I'll start with: I don't like my DM that much. She is and always has been v self-centred and lacking in empathy.
DM is v disabled and unable to walk much. She also cannot drive. I think she is also in pain but doesn't like to admit it (she has no time for sissies). She is easily fatigued. She is 86 and recently told me she was planning to live for another 10 years at least. (!) At the moment she is very angry and grumpy because her life as she knew it (and lived until quite recently) is not happening: many of her friends from the groups she used to go to are unwell and/or have moved away to be near their DC. Just at the moment she will not consider any "ways through" (new groups that are accessible to her; getting in a helper to help with shopping / going places). She is grieving her loss of independence and access to familiar friendships (which I really get) and possibly coming to terms with her atrocious health (this is not new but she has been ignoring it). I spent some time with her yesterday and really feel her rage and unhappiness at the dying of the light but also her unwillingness to do anything at all to make it better. There will be no good grace here (she's never been very good at grace or being grateful for anything or looking on the positives -- she's never been one of those "aren't the daffodils beautiful" types).

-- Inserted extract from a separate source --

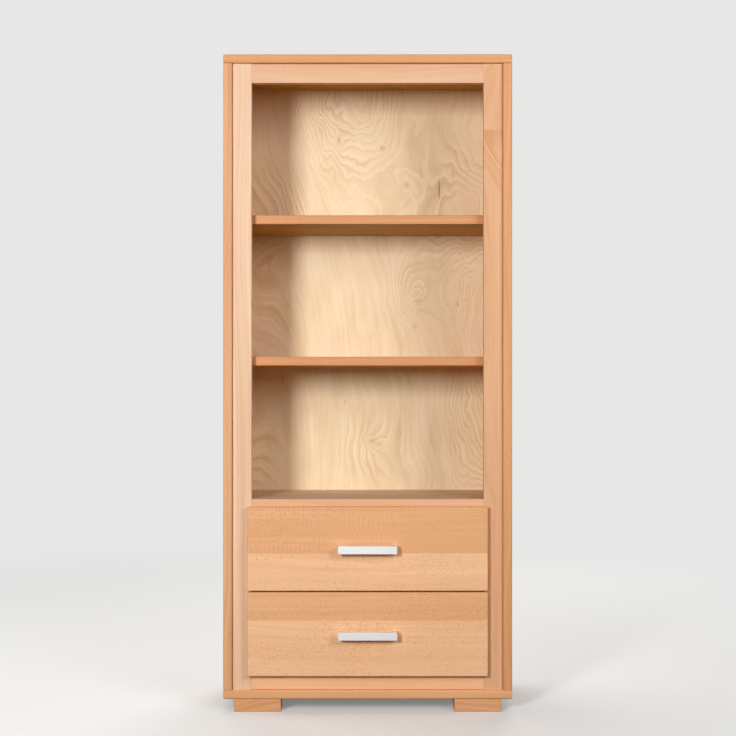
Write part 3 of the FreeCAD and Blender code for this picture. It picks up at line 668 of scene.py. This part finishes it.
def screw_tree():
    """Cross-head screws on the corners of a mesh, each turned by chance about its own axis."""
    group = bpy.data.node_groups.new("screws", "GeometryNodeTree")
    sockets = group.interface
    sockets.new_socket("Spots", in_out="INPUT", socket_type="NodeSocketGeometry")
    for name, value in PAN_HEAD.items():
        sockets.new_socket(name, in_out="INPUT", socket_type="NodeSocketFloat").default_value = value
    sockets.new_socket("Finish", in_out="INPUT", socket_type="NodeSocketMaterial")
    sockets.new_socket("Screws", in_out="OUTPUT", socket_type="NodeSocketGeometry")
    tree = Tree(group)
    entry = tree.node("NodeGroupInput")
    given = {output.name: Wire(tree, output) for output in entry.outputs if output.name}
    wide, tall = given["Head Diameter"], given["Head Height"]

    def moved(shape, height):
        """A shape, moved along the screw's axis."""
        return tree.add("GeometryNodeTransform", None,
                        {"Geometry": shape, "Translation": tree.vector(0.0, 0.0, height)})

    head = tree.add("GeometryNodeMeshCone", None,
                    {"Vertices": HEAD_SIDES, "Radius Top": wide * CROWN, "Radius Bottom": wide * 0.5,
                     "Depth": tall})
    arms = [moved(tree.add("GeometryNodeMeshCube", None,
                           {"Size": tree.vector(wide * along, wide * across, tall)}), tall * CROSS_HEIGHT)
            for along, across in (CROSS, CROSS[::-1])]
    head = tree.add("GeometryNodeMeshBoolean", {"operation": "DIFFERENCE", "solver": "EXACT"},
                    {"Mesh 1": head, "Mesh 2": arms})
    shank = tree.add("GeometryNodeMeshCylinder", None,
                     {"Vertices": SHANK_SIDES, "Radius": given["Shank Diameter"] * 0.5,
                      "Depth": given["Shank Length"]})
    shank = moved(shank, given["Shank Length"] * -0.5)
    screw = tree.add("GeometryNodeJoinGeometry", None, {"Geometry": [head, shank]})

    facing = tree.add("GeometryNodeInputNamedAttribute", {"data_type": "FLOAT_VECTOR"}, {"Name": "facing"})
    aim = tree.add("FunctionNodeAlignRotationToVector", {"axis": "Z"}, {"Vector": facing})
    chance = tree.add("FunctionNodeRandomValue", {"data_type": "FLOAT"}, {2: 0.0, 3: math.tau, "Seed": 5},
                      out=1)
    turn = tree.add("FunctionNodeAxisAngleToRotation", None, {"Axis": (0, 0, 1), "Angle": chance})
    aim = tree.add("FunctionNodeRotateRotation", {"rotation_space": "LOCAL"},
                   {"Rotation": aim, "Rotate By": turn})
    points = tree.add("GeometryNodeMeshToPoints", None, {"Mesh": given["Spots"]})
    placed = tree.add("GeometryNodeInstanceOnPoints", None,
                      {"Points": points, "Instance": screw, "Rotation": aim})
    whole = tree.add("GeometryNodeRealizeInstances", None, {"Geometry": placed})
    done = tree.add("GeometryNodeSetMaterial", None, {"Geometry": whole, "Material": given["Finish"]})
    tree.node("NodeGroupOutput", None, {"Screws": done})
    return group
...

I am DREADING the next part of her life, and how it will impact on me. I struggled with her negativity (which she shared abundantly) when her life was quite good; I genuinely feel for her in her current situation but am highly frustrated by her outright rejection to even see that there are some things that we could put in place that might make it better.
In case its relevant I live reasonably close to her, have a sibling who is in a similar situation to me and we get on, I work full time and have teenagers who are in their own ways quite needy.
Woke up this morning with a feeling of deep dread about what comes next. Would love any thoughts or perspectives on your experience of similar.